Thanks you Ingenuity and MacGruber 22. Those are the direct tension strength ranges that I have been thinking of as being appropriate.

I am curious MacGruber as to:
a) why you say to forget the direct tensile strength tests since they are so widely carry out on site to measure the bond strength of concrete repair areas and the test method is given in CSA S231.2, and
b) is it practical and economical to carry our multiple slant shear tests on site?

 

[MacGruber22]

a) I am really speaking for selecting bag mix repair material for deep repairs, because that was your description. If you are performing a field test to verify, you can still use the direct tension pull-off test, and compare to the 200-300 psi criteria, but you will have to create a more shallow repair so that you can perform the test.
b) I never saw anyone perform the slant test in the field as the cylinders are placed in the same machine to test cylinder compression strength.

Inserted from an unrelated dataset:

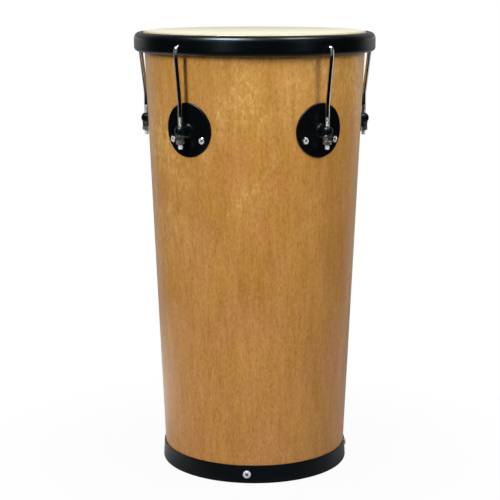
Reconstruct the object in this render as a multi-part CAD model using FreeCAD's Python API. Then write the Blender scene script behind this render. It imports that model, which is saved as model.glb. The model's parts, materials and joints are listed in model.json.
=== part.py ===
import FreeCAD, Part
import math
import os

# Rebolo drum, sizes in millimetres. It stands on its base band with its axis on +Z, the floor
# at Z zero and the front towards -Y. An azimuth is counted from the front towards +X.

V = FreeCAD.Vector
UP = V(0, 0, 1)
ORIGIN = V(0, 0, 0)

# Shell: one bent plywood wall, wider at the head than at the base
drum_height = 600.0
shell_top_radius = 150.7
shell_base_radius = 125.4
shell_wall = 6.0
edge_round = 2.5
edge_flat = 1.0

# Head: a plastic film turned down over the bearing edge and crimped in an aluminium hoop
film_thickness = 0.5
film_side_gap = 0.2
flesh_side_gap = 0.4
flesh_width = 6.4
flesh_height = 8.0
flesh_corner = 2.5
flesh_slot_depth = 3.0
flesh_slot_above_foot = 1.6
slot_gap = 0.05
slot_end_gap = 0.4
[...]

"It is imperative Cunth doesn't get his hands on those codes."

 

[Ingenuity]

I have only used slant shear testing on epoxy adhesives, and the test is a pain to conduct, even in a lab setting.

I did find this reference from ACI in my files: Evaluation of Procedures for In Situ Tensile Bond Testing of Concrete Repairs by J. E. McDonald and A. M. Vaysburd, with the following recommendation pertaining to tensile pull-off testing:

 

[MacGruber22]

I am interested in hearing from you as to what minimal bond strength you specify for such repairs

I have only used slant shear testing on epoxy adhesives, and the test is a pain to conduct, even in a lab setting.

I was trying to gear my comments around ajk1's question of specifying bond for deep repairs. For instance, here are a few bag mix concrete repair materials for deep repairs:

_________________ASTM C882 MOD______ASTM C1583
USCP HP___________2600 psi___________Not Published
Sikacrete 211________1500 psi__________Not Published
RapidSet DOT________7000 psi__________Not Published

I guess my question is why the pull-off test isn't published for these types of products.

"It is imperative Cunth doesn't get his hands on those codes."